ARGGHHH WE'RE CANADIAN


(if i need to point out that this band bears absolutely no relation to the sensitive hair metal band from the late 80s... you're beyond my help. go away.)

getting back into the swing of things here, so i'm not going to say much. slaughter got together in 1984 (no doubt heavily influenced by metallica, venom, slayer, motorhead, etc) and released their strappado album in 1986. it was heavily tape-traded at the time and most likely influenced quite a few thrash/death bands. essential if you want to delve into the obscure history of 80s underground metal.

but the tracks i'm posting today are from the surrender or die demo from 1985 (later released on cd by utopian vision music), which shares alot of material with the later lp but is raw, crude and almost hardcore in its simplicity and energy. how can you not want to hug a band with lyrics like "in suits they were dressed as the button was pressed/they fed upon semen - the government's a demon!"

so here are the first two tracks as one file (as god intended):

slaughter - disintegrator/incinerator

virulence


special bonus! i picked up this virulence album a while back on the strength of the cover and song titles. come to find out (as they say in the south) that it's got some dudes from fu manchu in it. but instead of skateboarding and boogie vans, this is all depression/self-loathing fodder created by possibly the only band to enjoy both black flag's in my head and the first couple of saint vitus albums (though not enough of the latter). second string all the way, but what the hell.

virulence - blank stare

3.23.2005

new stuff coming soon

really. i've just been enoying this abscessed tooth and swollen, aching jaw too much to post.

thank you god, for percocet. or maybe i should say THANK YOU PERCOCET, MY NEW GOD, JUST FOR BEING YOU.

3.15.2005

speed

speed - ep cover


speed were bruce "bruce bruce" dickinson's band before samson and well before iron maiden. their sound is pretty garage-metal with what sounds like a pink fairies and 1960s influence to the fore. the organ - particularly on "man in the street" - is straight out of "nuggets." all of the info i could find is here, but who needs info when you got rock? (excuse, please, the rough sound quality and confusingly labeled mp3s.)

side a - man in the street
side b - down the road

3.13.2005

venom "senile decay"

i'm not sure where exactly this song originates from, though i know it was compiled on from hell to the unknown (but not the 'expanded' version from heaven to the unknown). all i know is it's one of the more obnoxious venom songs i can think of, approaching master/repulsion territory with relentless thud.
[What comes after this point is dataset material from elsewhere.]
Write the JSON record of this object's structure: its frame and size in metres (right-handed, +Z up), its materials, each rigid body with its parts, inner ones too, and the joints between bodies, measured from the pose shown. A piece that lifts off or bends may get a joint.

btw, i got this mp3 on soulseek. which somehow smacks of mp3 blog poseurdom.

venom - senile decay

sorry for the week off, things have been weird. i'm thinking of going with a theme for the next post: CRUDITY.

3.01.2005

UK acid and heavy rock I

writing this in the haze of a long, sleepless night, so bear with me.

iron claw - claustrophobia (from dismorphophobia collection, 1970-72)

i know basically fuck all about this band. all i really know is that this band was scottish. maybe. and these recordings were also released under the name 'antrobus' on a split cd with the flying hat band. acid rock (or as the label would have it "downer rock") in the vein of frijid pink, clear blue sky, budgie, etc. production's a little tinny but the 'eavy comes through.


bulldog breed - i flew
bulldog breed - reborn (both from made in england 1968)

i flew but angels burned before me
and amber stallions
i flew but altitude was sliding
like black medallions


sort of a mix of mod, freakbeat and psych sounds, unique to my ears. they did make the odd cringeworthy track like "eileen's haberdashery store," but here are the two hardest tracks on the album. "i flew" - a sneering anti-vietnam number complete with war noises - and "reborn." members of this band went on to form the mighty T2. i'll probably post something about them in the future.


janus - i wanna scream (from janus 1972)

well look at me with my long long hair
everybody complains to me but i don't care


english band whose album was only released in germany, for some reason. it's all over the place and kind of sounds confused because of it, but this amusing and short crotch rock tune is a highlight.


third world war - working class man (from third world war 1971)

english yob rock with leftist, power-to-the-people lyrics and some seriously churned guitar playing. not to mention the 40 grit vocals of terry stamp. there's pretty much a canon of pre-sex pistols punk rock at this point, and third world war need to be added to that.



edgar broughton band - neptune (from wasa wasa 1969)

all at once from blue to black
the colour once more turning back


certain bearded, graying eminences of my acquaintance would recommend the edgar broughton band to me at the drop of a dead hair from their balded pates. they may as well have not, because the albums were impossible to find until they were remastered and reissued last year. bonus tracks galore. later albums tended towards a more beefheartian wackiness jag with more explicit riffs on society, but the debut "wasa wasa" was a slavering and weird acid-blues album, crawling wild-eyed through the swamp of psychosis black sabbath stood on the edge of.